Der Wahlkampf für die Bundestagswahl 2017 wirft seine Schatten voraus. Um Menschen und besonders junge Menschen (wieder) für Politik zu interessieren, legten die Friedrich-Ebert-Stiftung und unsere SPD-Bundestagsabgeordnete Svenja Stadler den Finger in die Wunde und luden zur alternativen Talkshow ein. Das Thema: „Miteinander reden statt übereinander klagen. Eine alternative Talkshow zur Politikverdrossenheit“.
Der Inhalt und die Frage, was an der Veranstaltung alternativ sein würde, machten mich neugierig, und so ging ich hin. Das Konzept, stellte sich dann heraus, war angelehnt an die Sendung „Hart aber fair“. Die Diskussion in Buchholz wurde per Livestream in Internet übertragen, und „da draußen“ diskutierten Zuhörer mit. Die Verzahnung von Vor-Ort-Debatte und dem Online-Chat gelang indes nicht gut – aufgrund vieler direkter Wortbeiträge wurde der Livechat fast vollständig vergessen und blieb letztlich eine separate Veranstaltung.
Die inhaltliche Analyse war aufschlussreich: Dr. Matthias Micus vom Göttinger Institut für Demokratieforschung nahm die Verdrossenheit der Bürger ernst – sei es nun Politik-, Partei- oder Politikerverdrossenheit. Denn diese Verdrossenheit habe die Parteien als wichtigste Säule des politischen Systems in Deutschland porös und instabil gemacht. Und immer weniger Wahlberechtigte entschieden sich für die Volksparteien.
„Partizipation“, sagte Micus, „hängt vom Interesse ab, und das hängt vom Selbstwirksamkeitsempfinden ab.“ Wo der Glaube herrsche, man könne nichts verändern, da schwinde die Partizipation. Zwar sei das ehrenamtliche Engagement insgesamt gestiegen, aber jene, die schon im Abseits stünden, würden auch durch neue, unkonventionelle Instrumente der Partizipation nicht erreicht. Die Schere klaffe auseinander, und wer aus der Passivität zurückdränge in die Aktivität, tue das meist nicht konstruktiv, sondern pessimistisch und misstrauisch. Micus forderte: „Die etablierten Kräfte müssen Parteien offensiver verteidigen, denn sie sind Filter gegen Populisten.“
Um Menschen wieder für Politik zu gewinnen, so Micus, müssten Parteien sie zunächst über unpolitische Angebote wieder interessieren, erst einmal ohne Eigennutz, denn dann würden Hemmschwellen abgebaut. Das könne schließlich wieder zu politischem Engagement führen. Gleichzeitig forderte er von den Volksparteien, wieder Utopien und Visionen anzubieten, denn: „Eine Mobilisierung überhaupt ergibt sich aus klaren politischen Profilen und Unterscheidbarkeiten.“
Wie politikverdrossen ist die Bevölkerung nun? Die jüngste Kandidatin auf dem Podium, Sophie Röhse vom Jugendrat in Buchholz, sagte: „Ich glaube, es gibt ein Interesse an Politik. Sie ist auch relevant für junge Menschen, aber die fühlen sich nicht repräsentiert.“ Das mag so sein, aber das bedeutet auch, dass es junge Menschen geben muss, die sich aktiv engagieren – wer sonst soll die jungen Leute repräsentieren?

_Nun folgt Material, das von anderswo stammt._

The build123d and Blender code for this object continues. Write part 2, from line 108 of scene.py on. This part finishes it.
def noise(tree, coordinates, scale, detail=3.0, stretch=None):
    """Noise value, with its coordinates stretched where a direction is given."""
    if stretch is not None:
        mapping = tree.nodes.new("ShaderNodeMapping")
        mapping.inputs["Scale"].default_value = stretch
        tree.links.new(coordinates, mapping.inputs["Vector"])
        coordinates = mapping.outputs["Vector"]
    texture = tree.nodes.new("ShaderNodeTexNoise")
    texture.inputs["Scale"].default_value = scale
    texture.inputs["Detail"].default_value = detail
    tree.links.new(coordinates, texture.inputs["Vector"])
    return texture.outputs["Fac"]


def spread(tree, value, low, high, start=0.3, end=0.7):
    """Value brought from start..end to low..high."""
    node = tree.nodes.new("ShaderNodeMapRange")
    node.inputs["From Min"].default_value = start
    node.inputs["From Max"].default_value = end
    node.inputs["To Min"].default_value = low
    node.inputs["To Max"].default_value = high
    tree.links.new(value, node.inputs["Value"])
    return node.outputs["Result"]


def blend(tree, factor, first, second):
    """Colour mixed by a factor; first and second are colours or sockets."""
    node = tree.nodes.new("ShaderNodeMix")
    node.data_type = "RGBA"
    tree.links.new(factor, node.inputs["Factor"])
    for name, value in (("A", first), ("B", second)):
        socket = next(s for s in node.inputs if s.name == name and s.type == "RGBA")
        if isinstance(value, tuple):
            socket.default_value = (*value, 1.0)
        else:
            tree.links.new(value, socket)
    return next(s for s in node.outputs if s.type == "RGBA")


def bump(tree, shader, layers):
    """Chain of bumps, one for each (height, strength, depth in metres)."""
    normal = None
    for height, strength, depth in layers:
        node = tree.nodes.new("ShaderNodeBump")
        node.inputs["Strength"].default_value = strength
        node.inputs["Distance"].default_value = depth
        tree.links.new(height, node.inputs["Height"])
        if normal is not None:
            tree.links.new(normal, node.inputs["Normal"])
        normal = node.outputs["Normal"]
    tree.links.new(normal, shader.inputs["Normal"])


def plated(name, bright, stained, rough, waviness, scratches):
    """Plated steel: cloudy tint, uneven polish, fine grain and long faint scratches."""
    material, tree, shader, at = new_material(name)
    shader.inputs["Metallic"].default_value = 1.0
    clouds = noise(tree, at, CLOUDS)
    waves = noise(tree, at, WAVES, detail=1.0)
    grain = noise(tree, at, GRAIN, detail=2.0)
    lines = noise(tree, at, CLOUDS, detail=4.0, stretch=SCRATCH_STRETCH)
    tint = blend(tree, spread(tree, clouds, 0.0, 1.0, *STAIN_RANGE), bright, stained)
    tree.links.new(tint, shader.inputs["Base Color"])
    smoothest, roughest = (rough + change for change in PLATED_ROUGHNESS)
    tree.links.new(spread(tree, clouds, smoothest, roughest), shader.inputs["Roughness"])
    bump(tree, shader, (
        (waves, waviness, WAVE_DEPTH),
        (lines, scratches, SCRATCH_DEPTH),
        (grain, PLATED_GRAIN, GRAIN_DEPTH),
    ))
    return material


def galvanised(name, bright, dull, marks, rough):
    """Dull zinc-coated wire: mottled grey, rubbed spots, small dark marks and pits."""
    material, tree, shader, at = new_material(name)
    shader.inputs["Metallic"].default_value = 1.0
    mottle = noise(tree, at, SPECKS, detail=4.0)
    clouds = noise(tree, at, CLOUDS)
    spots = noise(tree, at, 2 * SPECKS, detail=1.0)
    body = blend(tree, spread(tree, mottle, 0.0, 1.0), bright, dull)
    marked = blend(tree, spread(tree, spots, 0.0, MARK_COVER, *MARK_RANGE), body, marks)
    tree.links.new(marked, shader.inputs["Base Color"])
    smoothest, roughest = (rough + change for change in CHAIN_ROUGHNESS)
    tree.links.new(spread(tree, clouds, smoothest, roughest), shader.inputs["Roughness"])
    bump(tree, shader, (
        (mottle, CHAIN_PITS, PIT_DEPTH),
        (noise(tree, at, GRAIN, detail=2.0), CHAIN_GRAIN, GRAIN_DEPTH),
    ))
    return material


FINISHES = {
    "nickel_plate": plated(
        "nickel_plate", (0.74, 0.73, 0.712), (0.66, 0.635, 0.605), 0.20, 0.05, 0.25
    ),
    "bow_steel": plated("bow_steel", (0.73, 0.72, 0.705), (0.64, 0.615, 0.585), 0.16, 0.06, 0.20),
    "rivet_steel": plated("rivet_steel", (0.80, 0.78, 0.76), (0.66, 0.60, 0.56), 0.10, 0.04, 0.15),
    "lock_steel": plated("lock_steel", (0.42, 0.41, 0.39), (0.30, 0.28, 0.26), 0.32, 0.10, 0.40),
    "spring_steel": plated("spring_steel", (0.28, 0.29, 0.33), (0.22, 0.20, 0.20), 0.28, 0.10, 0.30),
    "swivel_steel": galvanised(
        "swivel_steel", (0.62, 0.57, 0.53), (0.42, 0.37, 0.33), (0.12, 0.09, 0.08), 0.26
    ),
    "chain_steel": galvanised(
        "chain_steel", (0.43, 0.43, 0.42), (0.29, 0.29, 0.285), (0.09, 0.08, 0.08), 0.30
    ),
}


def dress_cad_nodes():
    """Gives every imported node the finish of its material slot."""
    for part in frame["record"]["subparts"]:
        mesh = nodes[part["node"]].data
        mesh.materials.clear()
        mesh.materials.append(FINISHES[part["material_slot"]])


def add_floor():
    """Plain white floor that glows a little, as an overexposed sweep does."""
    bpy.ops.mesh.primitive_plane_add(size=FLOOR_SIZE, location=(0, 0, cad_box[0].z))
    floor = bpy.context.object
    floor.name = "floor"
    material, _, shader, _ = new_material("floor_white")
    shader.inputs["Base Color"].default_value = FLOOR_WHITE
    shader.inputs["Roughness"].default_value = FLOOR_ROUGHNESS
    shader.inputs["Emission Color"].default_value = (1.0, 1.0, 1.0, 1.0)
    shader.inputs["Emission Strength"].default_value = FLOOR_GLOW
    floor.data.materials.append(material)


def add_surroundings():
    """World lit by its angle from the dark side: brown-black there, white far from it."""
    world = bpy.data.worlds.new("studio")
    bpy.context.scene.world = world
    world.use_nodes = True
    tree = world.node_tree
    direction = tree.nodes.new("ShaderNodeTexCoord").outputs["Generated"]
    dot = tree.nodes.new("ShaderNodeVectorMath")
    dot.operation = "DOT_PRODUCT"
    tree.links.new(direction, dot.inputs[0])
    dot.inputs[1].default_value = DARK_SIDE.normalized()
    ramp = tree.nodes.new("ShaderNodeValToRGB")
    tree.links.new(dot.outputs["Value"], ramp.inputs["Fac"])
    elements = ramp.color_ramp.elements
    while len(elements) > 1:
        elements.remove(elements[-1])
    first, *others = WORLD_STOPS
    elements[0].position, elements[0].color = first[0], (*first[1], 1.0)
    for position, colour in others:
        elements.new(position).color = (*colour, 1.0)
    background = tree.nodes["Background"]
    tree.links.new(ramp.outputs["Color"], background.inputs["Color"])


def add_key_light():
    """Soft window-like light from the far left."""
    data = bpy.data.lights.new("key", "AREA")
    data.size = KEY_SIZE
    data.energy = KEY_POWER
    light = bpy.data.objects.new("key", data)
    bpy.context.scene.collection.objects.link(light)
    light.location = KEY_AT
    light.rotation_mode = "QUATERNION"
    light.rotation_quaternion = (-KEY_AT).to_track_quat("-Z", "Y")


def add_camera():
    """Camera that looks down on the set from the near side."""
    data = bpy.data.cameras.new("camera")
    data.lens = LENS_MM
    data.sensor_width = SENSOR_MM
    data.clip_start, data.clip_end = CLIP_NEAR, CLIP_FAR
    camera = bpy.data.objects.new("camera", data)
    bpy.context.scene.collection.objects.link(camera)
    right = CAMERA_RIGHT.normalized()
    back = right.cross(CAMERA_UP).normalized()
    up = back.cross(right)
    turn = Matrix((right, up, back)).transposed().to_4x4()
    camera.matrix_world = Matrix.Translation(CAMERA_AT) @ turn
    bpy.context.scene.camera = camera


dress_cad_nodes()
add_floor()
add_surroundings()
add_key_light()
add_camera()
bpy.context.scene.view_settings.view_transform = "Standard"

Tatsächlich aber wurden einige Teilnehmer des Podiums nicht besonders wahrgenommen und konnten nicht so recht an der Diskussion partizipieren – genau das, was wir doch nicht wollen. So wurde die junge Sophie Röhse kaum in das Gespräch einbezogen, und der engagierte Kommunalpolitiker Martin Gerdau kam ebenso selten zu Wort. Der Internetchat lief wie gesagt nebenher und war später auch nicht mehr einsehbar.
Die Idee der alternativen Talkshow war also gut, und das Konzept könnte wirklich partizipativ werden – wenn an der Umsetzung noch ein bisschen gearbeitet wird.